* start *
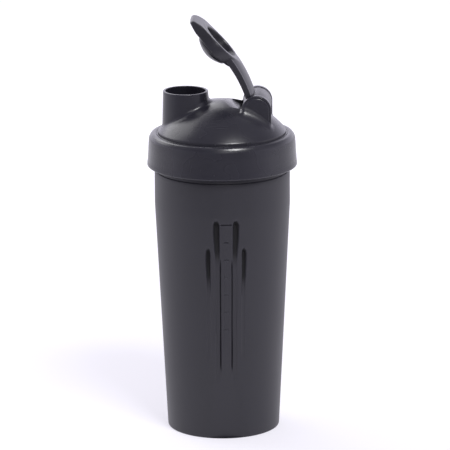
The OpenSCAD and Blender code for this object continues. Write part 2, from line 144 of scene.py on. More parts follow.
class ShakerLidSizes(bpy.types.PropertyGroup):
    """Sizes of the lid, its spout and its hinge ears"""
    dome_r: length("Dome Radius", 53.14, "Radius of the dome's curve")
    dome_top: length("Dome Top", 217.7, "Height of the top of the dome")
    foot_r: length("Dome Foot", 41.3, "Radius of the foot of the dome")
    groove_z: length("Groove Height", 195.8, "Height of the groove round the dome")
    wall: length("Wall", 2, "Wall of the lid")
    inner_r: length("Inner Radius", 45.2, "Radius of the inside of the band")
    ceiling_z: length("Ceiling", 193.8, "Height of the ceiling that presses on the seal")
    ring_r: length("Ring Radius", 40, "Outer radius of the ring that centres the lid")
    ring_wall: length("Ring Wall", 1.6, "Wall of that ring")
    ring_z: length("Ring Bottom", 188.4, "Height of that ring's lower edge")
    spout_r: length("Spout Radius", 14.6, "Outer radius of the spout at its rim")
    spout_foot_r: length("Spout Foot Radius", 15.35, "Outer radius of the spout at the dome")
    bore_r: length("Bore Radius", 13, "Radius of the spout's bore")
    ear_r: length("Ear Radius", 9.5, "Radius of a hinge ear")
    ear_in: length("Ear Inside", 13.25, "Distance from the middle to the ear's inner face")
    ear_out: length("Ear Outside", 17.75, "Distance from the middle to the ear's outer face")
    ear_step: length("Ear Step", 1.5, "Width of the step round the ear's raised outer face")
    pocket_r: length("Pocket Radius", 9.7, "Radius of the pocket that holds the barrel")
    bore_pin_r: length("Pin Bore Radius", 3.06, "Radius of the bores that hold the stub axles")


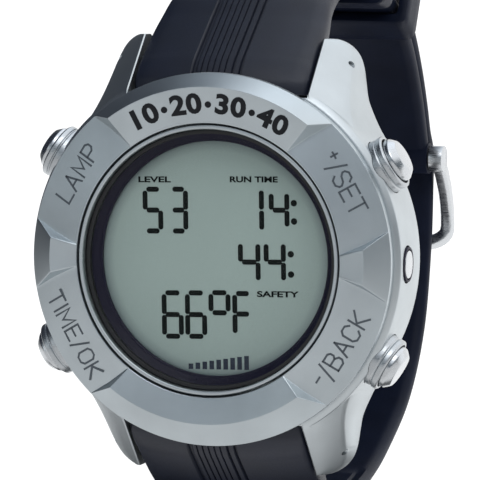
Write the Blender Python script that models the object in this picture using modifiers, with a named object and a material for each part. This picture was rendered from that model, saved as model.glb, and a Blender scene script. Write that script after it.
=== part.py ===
* end *
What you should do:
Extract every entry above as it appears.

Task response:
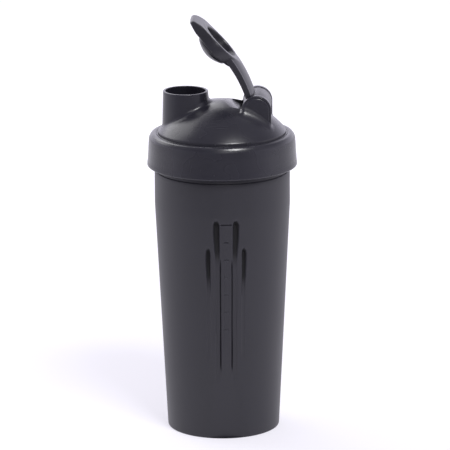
The OpenSCAD and Blender code for this object continues. Write part 2, from line 144 of scene.py on. More parts follow.
class ShakerLidSizes(bpy.types.PropertyGroup):
    """Sizes of the lid, its spout and its hinge ears"""
    dome_r: length("Dome Radius", 53.14, "Radius of the dome's curve")
    dome_top: length("Dome Top", 217.7, "Height of the top of the dome")
    foot_r: length("Dome Foot", 41.3, "Radius of the foot of the dome")
    groove_z: length("Groove Height", 195.8, "Height of the groove round the dome")
    wall: length("Wall", 2, "Wall of the lid")
    inner_r: length("Inner Radius", 45.2, "Radius of the inside of the band")
    ceiling_z: length("Ceiling", 193.8, "Height of the ceiling that presses on the seal")
    ring_r: length("Ring Radius", 40, "Outer radius of the ring that centres the lid")
    ring_wall: length("Ring Wall", 1.6, "Wall of that ring")
    ring_z: length("Ring Bottom", 188.4, "Height of that ring's lower edge")
    spout_r: length("Spout Radius", 14.6, "Outer radius of the spout at its rim")
    spout_foot_r: length("Spout Foot Radius", 15.35, "Outer radius of the spout at the dome")
    bore_r: length("Bore Radius", 13, "Radius of the spout's bore")
    ear_r: length("Ear Radius", 9.5, "Radius of a hinge ear")
    ear_in: length("Ear Inside", 13.25, "Distance from the middle to the ear's inner face")
    ear_out: length("Ear Outside", 17.75, "Distance from the middle to the ear's outer face")
    ear_step: length("Ear Step", 1.5, "Width of the step round the ear's raised outer face")
    pocket_r: length("Pocket Radius", 9.7, "Radius of the pocket that holds the barrel")
    bore_pin_r: length("Pin Bore Radius", 3.06, "Radius of the bores that hold the stub axles")


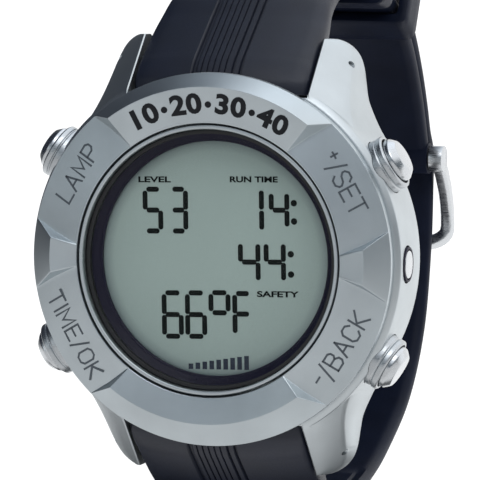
Write the Blender Python script that models the object in this picture using modifiers, with a named object and a material for each part. This picture was rendered from that model, saved as model.glb, and a Blender scene script. Write that script after it.
=== part.py ===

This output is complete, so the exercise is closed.